● **Exercise**
From the listing that follows, extract every line and set it down unaltered.

● **Supplied data**
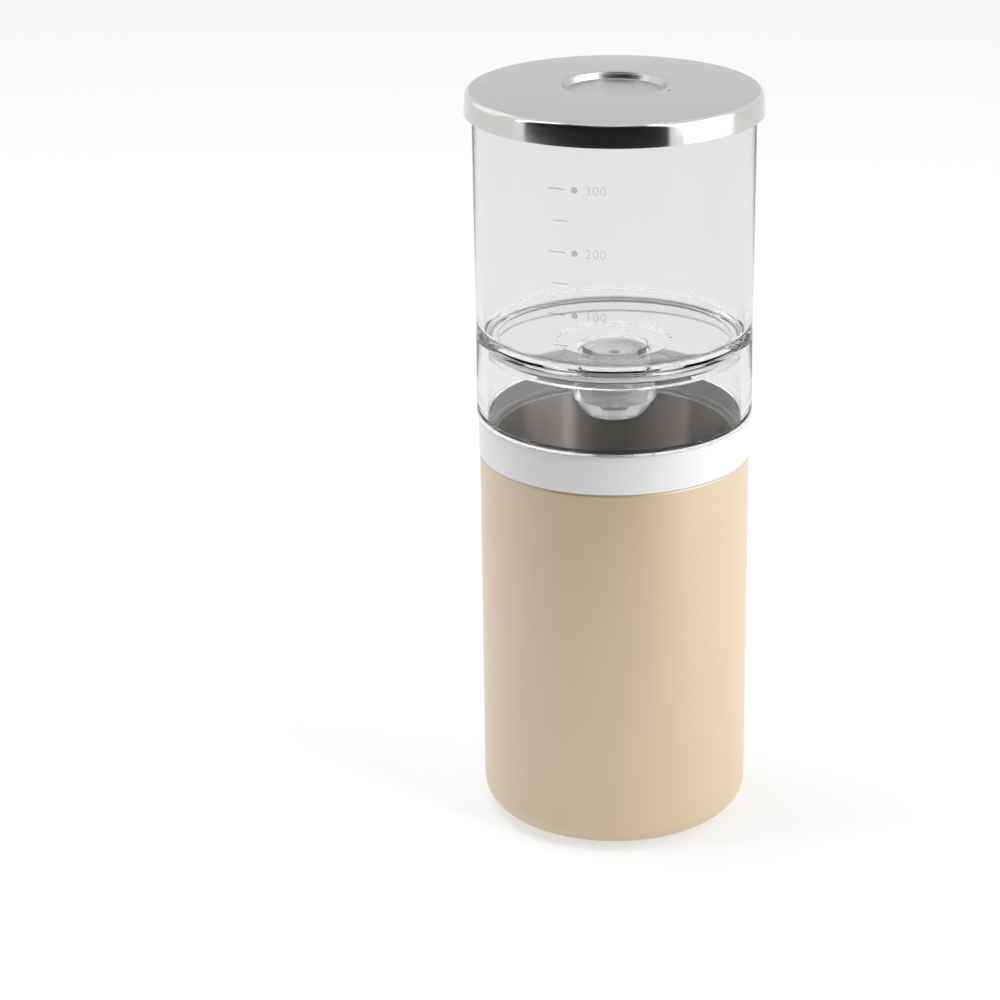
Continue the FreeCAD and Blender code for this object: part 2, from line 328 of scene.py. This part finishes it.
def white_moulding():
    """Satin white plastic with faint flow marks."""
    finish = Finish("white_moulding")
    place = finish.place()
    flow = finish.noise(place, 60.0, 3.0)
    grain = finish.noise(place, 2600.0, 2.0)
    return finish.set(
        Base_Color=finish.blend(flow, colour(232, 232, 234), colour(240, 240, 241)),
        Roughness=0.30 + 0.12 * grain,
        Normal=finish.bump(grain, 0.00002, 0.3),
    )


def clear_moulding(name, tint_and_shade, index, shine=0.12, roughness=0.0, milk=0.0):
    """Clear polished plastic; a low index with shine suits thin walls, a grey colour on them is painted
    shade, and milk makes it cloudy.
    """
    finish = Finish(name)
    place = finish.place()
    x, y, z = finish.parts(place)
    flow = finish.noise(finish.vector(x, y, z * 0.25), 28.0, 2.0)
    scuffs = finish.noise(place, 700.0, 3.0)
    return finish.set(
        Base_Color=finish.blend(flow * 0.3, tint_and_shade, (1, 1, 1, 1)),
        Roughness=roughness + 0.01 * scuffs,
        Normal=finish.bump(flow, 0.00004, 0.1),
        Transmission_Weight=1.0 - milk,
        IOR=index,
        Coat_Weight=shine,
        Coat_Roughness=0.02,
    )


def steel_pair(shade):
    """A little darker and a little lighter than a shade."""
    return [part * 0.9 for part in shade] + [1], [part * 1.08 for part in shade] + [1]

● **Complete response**
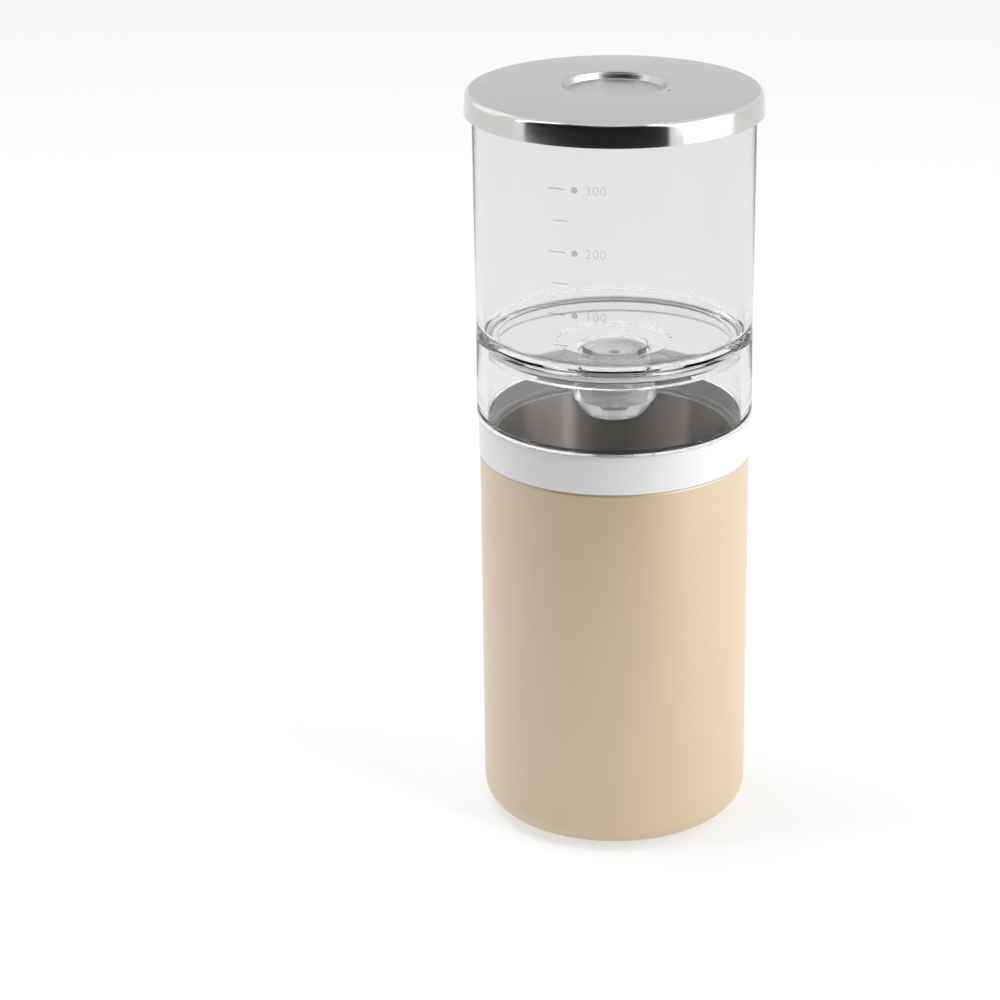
Continue the FreeCAD and Blender code for this object: part 2, from line 328 of scene.py. This part finishes it.
def white_moulding():
    """Satin white plastic with faint flow marks."""
    finish = Finish("white_moulding")
    place = finish.place()
    flow = finish.noise(place, 60.0, 3.0)
    grain = finish.noise(place, 2600.0, 2.0)
    return finish.set(
        Base_Color=finish.blend(flow, colour(232, 232, 234), colour(240, 240, 241)),
        Roughness=0.30 + 0.12 * grain,
        Normal=finish.bump(grain, 0.00002, 0.3),
    )


def clear_moulding(name, tint_and_shade, index, shine=0.12, roughness=0.0, milk=0.0):
    """Clear polished plastic; a low index with shine suits thin walls, a grey colour on them is painted
    shade, and milk makes it cloudy.
    """
    finish = Finish(name)
    place = finish.place()
    x, y, z = finish.parts(place)
    flow = finish.noise(finish.vector(x, y, z * 0.25), 28.0, 2.0)
    scuffs = finish.noise(place, 700.0, 3.0)
    return finish.set(
        Base_Color=finish.blend(flow * 0.3, tint_and_shade, (1, 1, 1, 1)),
        Roughness=roughness + 0.01 * scuffs,
        Normal=finish.bump(flow, 0.00004, 0.1),
        Transmission_Weight=1.0 - milk,
        IOR=index,
        Coat_Weight=shine,
        Coat_Roughness=0.02,
    )


def steel_pair(shade):
    """A little darker and a little lighter than a shade."""
    return [part * 0.9 for part in shade] + [1], [part * 1.08 for part in shade] + [1]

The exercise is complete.